Return, exactly as written, the run of lines that begins at the line containing "for name, made" and ends at the line containing "obj.matrix_world = world". Nothing outside that run belongs in the answer.

• **Available data**
## START
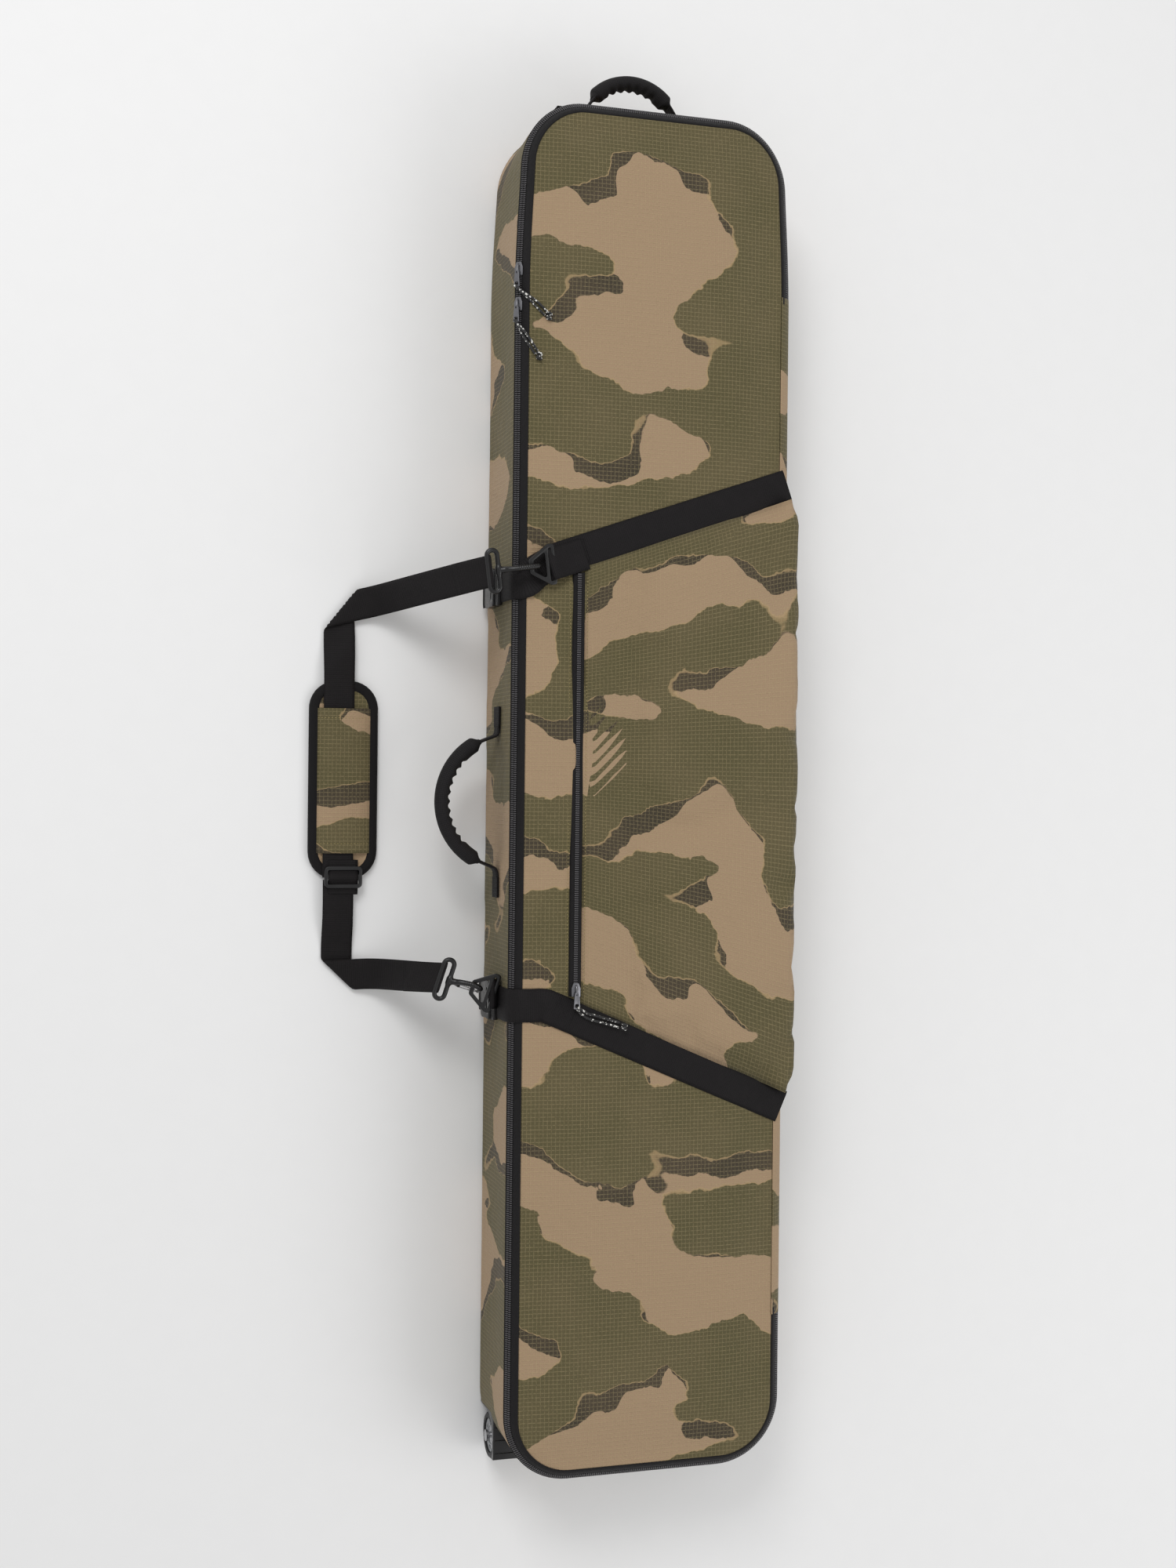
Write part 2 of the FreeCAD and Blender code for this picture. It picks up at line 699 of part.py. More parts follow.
def make_pocket_slider():
    x, y, z = size("pocket_left") - 6, -238, PANEL_TOP + 8.5
    plate = box("pocket_slider_plate", (x - 5, y - 8, z), (x + 5, y + 8, z + 3))
    bridge = box("pocket_slider_bridge", (x - 1.5, y - 6, z + 3), (x + 1.5, y + 3, z + 4.5))
    node("pocket_slider", fused("pocket_slider", plate, bridge))
    tab = box("pocket_tab_plate", (x - 4, y - 20, z + 4.8), (x + 4, y - 2, z + 6.6))
    hole = box("pocket_tab_hole", (x - 2.2, y - 18, z + 4), (x + 2.2, y - 13.6, z + 8))
    node("pocket_pull_tab", cut("pocket_pull_tab", tab, hole))
    first, second, knotted = POCKET_CORD
    cord("pocket_pull_cord", (first, second))
    knot("pocket_pull_knot", knotted)


# ---------------------------------------------------------------- shoulder strap

RING_LINE = {"upper": Vector(-133, 270, 173.5), "lower": Vector(-186.5, -246, 118)}
LOOP_LINE = {"upper": Vector(-211, 258, 171), "lower": Vector(-252, -226, 113)}
HOOK_TURN = {"upper": 0, "lower": 30}  # the lower hook leans over on its ring


def strap_place(end):
    """A placement at a ring's bar: local X runs to the loop, local Y along the bars, local Z up."""
    start, finish = RING_LINE[end], LOOP_LINE[end]
    along = (LOOP_LINE["lower"] - LOOP_LINE["upper"]).normalize()
    return Placement(start, Rotation(finish - start, along, Vector(0, 0, 1), "XYZ"))


def rounded_bar(points, radius):
    """A round bar along straight runs with round elbows, as one solid."""
    parts = []
    for a, b in zip(points, points[1:]):
        parts.append(Part.makeCylinder(radius, (b - a).Length, a, b - a))
    parts += [Part.makeSphere(radius, point) for point in points[1:-1]]
    return parts[0].fuse(parts[1:]).removeSplitter()


def make_strap_end(end):
    """The ring, snap hook, gate and webbing loop at one end of the shoulder strap."""
    place = strap_place(end)
    leaning = place * Placement(Vector(), Rotation(Vector(1, 0, 0), HOOK_TURN[end]))
    reach = (LOOP_LINE[end] - RING_LINE[end]).Length

    wide, narrow, deep = 22.0, 7.0, 26.0
    ring_points = [
        Vector(0, -wide, 0),
        Vector(deep, -narrow, 0),
        Vector(deep, narrow, 0),
        Vector(0, wide, 0),
    ]
    ring = rounded_bar(ring_points + ring_points[:2], 2)
    node(f"{end}_strap_ring", from_shape(f"{end}_strap_ring", ring, place))

    # the hook stands upright on the ring's narrow bar, its mouth facing down
    tip, top, root, mouth = deep - 7, 6.5, reach - 22, -9
    hook_points = [
        Vector(tip, 0, mouth),
        Vector(tip, 0, 2),
        Vector(tip + 4, 0, top),
        Vector(root, 0, top - 1),
        Vector(root, 0, mouth),
    ]
    hook = rounded_bar(hook_points, 2.6)
    stem = Part.makeCylinder(3.4, 8, Vector(root - 1, 0, 0), Vector(1, 0, 0))
    node(f"{end}_snap_hook", from_shape(f"{end}_snap_hook", hook.fuse(stem).removeSplitter(), leaning))

    gate = Part.makeCylinder(1, root - tip - 6, Vector(tip + 3.1, 0, mouth + 1), Vector(1, 0, 0))
    node(f"{end}_hook_gate", from_shape(f"{end}_hook_gate", gate, leaning))

    half, near, far = 24.0, reach - 11.5, reach
    loop_points = [Vector(near, -half, 0), Vector(far, -half, 0), Vector(far, half, 0), Vector(near, half, 0)]
    loop = rounded_bar(loop_points + loop_points[:2], 2)
    node(f"{end}_webbing_loop", from_shape(f"{end}_webbing_loop", loop, place))


PAD_X, PAD_Y = -353, 10.5
FLOOR_WEBBING = (9.8, 12.3)
UPPER_STRAP_PLAN = [
    (-216, 277),
    (-219, 239),
    (-322, 212),
    (-334, 196),
    (-334, -108),
    (-372, -108),
    (-372, 222),
    (-344, 246),
]
LOWER_STRAP_PLAN = [
    (-372, -109),
    (-334, -109),
    (-334, -192),
    (-325, -210),
    (-292, -211),
    (-256, -207),
    (-259.5, -245),
    (-291, -249),
    (-318, -240),
    (-359, -196),
    (-372, -168),
]


def shoulder_webbing(name, plan, high, slope_foot):
    """Flat webbing that comes down from a loop to the ground and turns along the bag there."""
    low, thick = FLOOR_WEBBING[0], FLOOR_WEBBING[1] - FLOOR_WEBBING[0]
    profile = [
        high,
        slope_foot,
        (-380, low),
        (-380, low + thick),
        (slope_foot[0] - 1, low + thick),
        (high[0] - 1.5, high[1] + thick),
    ]
    band = prism(name + "_band", "XZ_Plane", profile, "sizes.body_length", None, True)
    shape = prism(name + "_plan", "XY_Plane", plan, "sizes.body_width", "0")
    node(name, common(name, band, shape))


def make_shoulder_strap():
    for end in ("upper", "lower"):
        make_strap_end(end)
    shoulder_webbing("upper_shoulder_webbing", UPPER_STRAP_PLAN, (-216.5, 163.5), (-318, FLOOR_WEBBING[0]))
    shoulder_webbing("lower_shoulder_webbing", LOWER_STRAP_PLAN, (-256.5, 109.5), (-318, FLOOR_WEBBING[0]))

    pad_body = new_body("shoulder_pad")
    outline = sketch_on(pad_body, "XY_Plane", "pad_outline")
    half_width, half_length = size("pad_width") / 2, size("pad_length") / 2
    rounded_rectangle(outline, half_width, half_length, 22, (PAD_X, PAD_Y))
    pad(pad_body, outline, "sizes.pad_foam")
    node("shoulder_pad", pad_body)

    low, high = PAD_Y - half_length + 32, PAD_Y + half_length - 34
    sleeve = box("sleeve_block", (PAD_X - 33, low, 9), (PAD_X + 33, high, 15.5))
    slot = box("sleeve_slot", (PAD_X - 20, low - 1, 8), (PAD_X + 20, high + 1, 13))
    node("pad_sleeve", cut("pad_sleeve", sleeve, slot))

    frame = box("adjuster_block", (PAD_X - 23.5, -123, 12.7), (PAD_X + 23.5, -96, 16.7))
    gaps = [
        box(f"adjuster_gap_{y}".replace("-", "m"), (PAD_X - 19, y, 12), (PAD_X + 19, y + 6.5, 18))
        for y in (-118, -107)
    ]
    node("strap_adjuster", cut("strap_adjuster", frame, *gaps))


# ---------------------------------------------------------------- inside


def make_inside():
    """Two tie-down straps that hold the board on the padded floor, with their buckles."""
    floor = size("wall") + size("liner_thickness")
    straps, buckles = [], []
    for y in (380, -360):
        left = box(f"tie_left_{len(straps)}", (-150, y - 12, floor), (-20, y + 12, floor + 2))
        right = box(f"tie_right_{len(straps)}", (28, y - 12, floor), (150, y + 12, floor + 2))
        straps += [left, right]
        buckles.append(box(f"tie_buckle_{len(straps)}", (-20, y - 15, floor), (28, y + 15, floor + 8)))
    group("tie_down_straps", *straps)
    group("tie_down_buckles", *buckles)


# ---------------------------------------------------------------- build, check and write

make_shell()
make_main_zip()
make_front_panel()
make_lash_strap("upper_lash_strap", UPPER_BEND, UPPER_SLOPE, UPPER_SIDE_Y)
make_lash_strap("lower_lash_strap", LOWER_BEND, LOWER_SLOPE, LOWER_SIDE_Y)
make_pocket()
make_lash_buckles()
make_wheels()
make_handles()
make_main_sliders()
make_pocket_slider()
make_shoulder_strap()
make_inside()
doc.recompute()

for made in doc.Objects:
    if {"Invalid", "Error"} & set(made.State):
        raise ValueError(f"{made.Name} failed: {made.State}")
os.makedirs("parts", exist_ok=True)
for name, made in sorted(nodes.items()):
    if made.Shape.isNull() or not made.Shape.isValid() or not made.Shape.Solids:
        raise ValueError(f"{name} has no valid solid")
    made.Shape.exportStep(f"parts/{name}.step")
    bounds = made.Shape.BoundBox
    print(
        f"{name:26s} {len(made.Shape.Solids)} solid(s) {made.Shape.Volume / 1000:9.1f} cm3 "
        f"x {bounds.XMin:.1f}..{bounds.XMax:.1f} y {bounds.YMin:.1f}..{bounds.YMax:.1f} "
        f"z {bounds.ZMin:.1f}..{bounds.ZMax:.1f}"
    )
print(len(nodes), "nodes")
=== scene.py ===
"""The looks of a wheeled snowboard bag: cloth, webbing, zips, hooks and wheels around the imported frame.

Shapes are worked out in millimetres along the frame's own axes and become metres as each mesh is made.
"""

import json
import math
from contextlib import contextmanager

import bmesh
import bpy
import numpy as np
from mathutils import Matrix, Vector, noise


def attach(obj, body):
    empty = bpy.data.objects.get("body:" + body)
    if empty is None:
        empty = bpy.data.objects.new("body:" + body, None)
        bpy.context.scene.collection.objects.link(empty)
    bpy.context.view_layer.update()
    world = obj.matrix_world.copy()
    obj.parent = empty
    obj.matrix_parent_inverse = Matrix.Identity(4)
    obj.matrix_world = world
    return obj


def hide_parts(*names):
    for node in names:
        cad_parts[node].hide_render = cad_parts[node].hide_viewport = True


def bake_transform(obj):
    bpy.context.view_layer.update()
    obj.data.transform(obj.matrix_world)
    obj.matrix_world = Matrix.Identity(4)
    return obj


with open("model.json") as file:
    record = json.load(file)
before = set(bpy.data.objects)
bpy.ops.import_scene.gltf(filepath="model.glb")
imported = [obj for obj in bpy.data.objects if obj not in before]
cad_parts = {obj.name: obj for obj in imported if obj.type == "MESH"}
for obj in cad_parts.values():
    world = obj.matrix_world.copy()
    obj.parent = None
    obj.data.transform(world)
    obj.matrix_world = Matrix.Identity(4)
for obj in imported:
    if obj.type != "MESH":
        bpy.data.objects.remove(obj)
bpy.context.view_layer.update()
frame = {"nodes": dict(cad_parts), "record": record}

MM = 0.001
UV_NAME = "metres"


# ------------------------------------------------------------------ mesh helpers


def add_object(name, data):
    """A new object in the scene."""
    made = bpy.data.objects.new(name, data)
    bpy.context.scene.collection.objects.link(made)
    return made


def new_piece(name, vertices, faces, materials, uvs=None, face_materials=None, smooth=True):
    """A mesh object from points in millimetres. uvs holds one pair for each face corner, in millimetres."""
    mesh = bpy.data.meshes.new(name)
    if isinstance(faces, np.ndarray):
        faces = faces.tolist()
    mesh.from_pydata((np.asarray(vertices, float) * MM).tolist(), [], faces)
    for material in materials:
        mesh.materials.append(material)
    if face_materials is not None:
        mesh.polygons.foreach_set("material_index", np.asarray(face_materials, np.int32))
    mesh.polygons.foreach_set("use_smooth", np.full(len(mesh.polygons), smooth))
    if uvs is not None:
        mesh.uv_layers.new(name=UV_NAME).data.foreach_set("uv", (np.asarray(uvs, float) * MM).ravel())
    mesh.update()
    return add_object(name, mesh)


@contextmanager
def editing(piece):
    """A piece's mesh opened for editing, and written back at the end."""
    work = bmesh.new()
    work.from_mesh(piece.data)
    yield work
    work.to_mesh(piece.data)
    work.free()


def outward(piece):
    """Turns every face of a closed mesh outwards."""
    with editing(piece) as work:
        bmesh.ops.remove_doubles(work, verts=work.verts, dist=1e-6)
        bmesh.ops.recalc_face_normals(work, faces=work.faces)
    return piece


def join_middle(piece):
    """Joins the two halves of a sheet along the bag's middle line, without a wall between its two faces."""
    with editing(piece) as work:
        bmesh.ops.remove_doubles(work, verts=work.verts, dist=0.05 * MM)
        walls = [f for f in work.faces if all(abs(v.co.x) < 0.3 * MM for v in f.verts)]
        bmesh.ops.delete(work, geom=walls, context="FACES")


def close_ends(piece):
    """Fills the open ends of a tube-like mesh."""
    with editing(piece) as work:
        bmesh.ops.holes_fill(work, edges=[e for e in work.edges if e.is_boundary], sides=0)
        bmesh.ops.recalc_face_normals(work, faces=work.faces)


def quads(rows, columns, wrap_rows=False, wrap_columns=False):
    """The corners (row, column) of every quad in a grid; a wrapped grid also closes on itself."""
    r, c = np.meshgrid(
        np.arange(rows if wrap_rows else rows - 1),
        np.arange(columns if wrap_columns else columns - 1),
        indexing="ij",
    )
    r, c = r.ravel(), c.ravel()
    return np.stack([r, r, r + 1, r + 1], 1), np.stack([c, c + 1, c + 1, c], 1)


def sheet_piece(name, grid, materials, uv, row_materials=None, wrap_rows=False, wrap_columns=False):
    """A piece from a grid of points; uv(rows, columns) gives texture places, which may run past the wrap."""
    rows, columns = grid.shape[:2]
    r, c = quads(rows, columns, wrap_rows, wrap_columns)
    faces = (r % rows) * columns + (c % columns)
    picked = None if row_materials is None else np.asarray(row_materials)[r[:, 0]]
    return new_piece(name, grid.reshape(-1, 3), faces, materials, uv(r, c).reshape(-1, 2), picked)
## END
• **Output**
for name, made in sorted(nodes.items()):
    if made.Shape.isNull() or not made.Shape.isValid() or not made.Shape.Solids:
        raise ValueError(f"{name} has no valid solid")
    made.Shape.exportStep(f"parts/{name}.step")
    bounds = made.Shape.BoundBox
    print(
        f"{name:26s} {len(made.Shape.Solids)} solid(s) {made.Shape.Volume / 1000:9.1f} cm3 "
        f"x {bounds.XMin:.1f}..{bounds.XMax:.1f} y {bounds.YMin:.1f}..{bounds.YMax:.1f} "
        f"z {bounds.ZMin:.1f}..{bounds.ZMax:.1f}"
    )
print(len(nodes), "nodes")
=== scene.py ===
"""The looks of a wheeled snowboard bag: cloth, webbing, zips, hooks and wheels around the imported frame.

Shapes are worked out in millimetres along the frame's own axes and become metres as each mesh is made.
"""

import json
import math
from contextlib import contextmanager

import bmesh
import bpy
import numpy as np
from mathutils import Matrix, Vector, noise


def attach(obj, body):
    empty = bpy.data.objects.get("body:" + body)
    if empty is None:
        empty = bpy.data.objects.new("body:" + body, None)
        bpy.context.scene.collection.objects.link(empty)
    bpy.context.view_layer.update()
    world = obj.matrix_world.copy()
    obj.parent = empty
    obj.matrix_parent_inverse = Matrix.Identity(4)
    obj.matrix_world = world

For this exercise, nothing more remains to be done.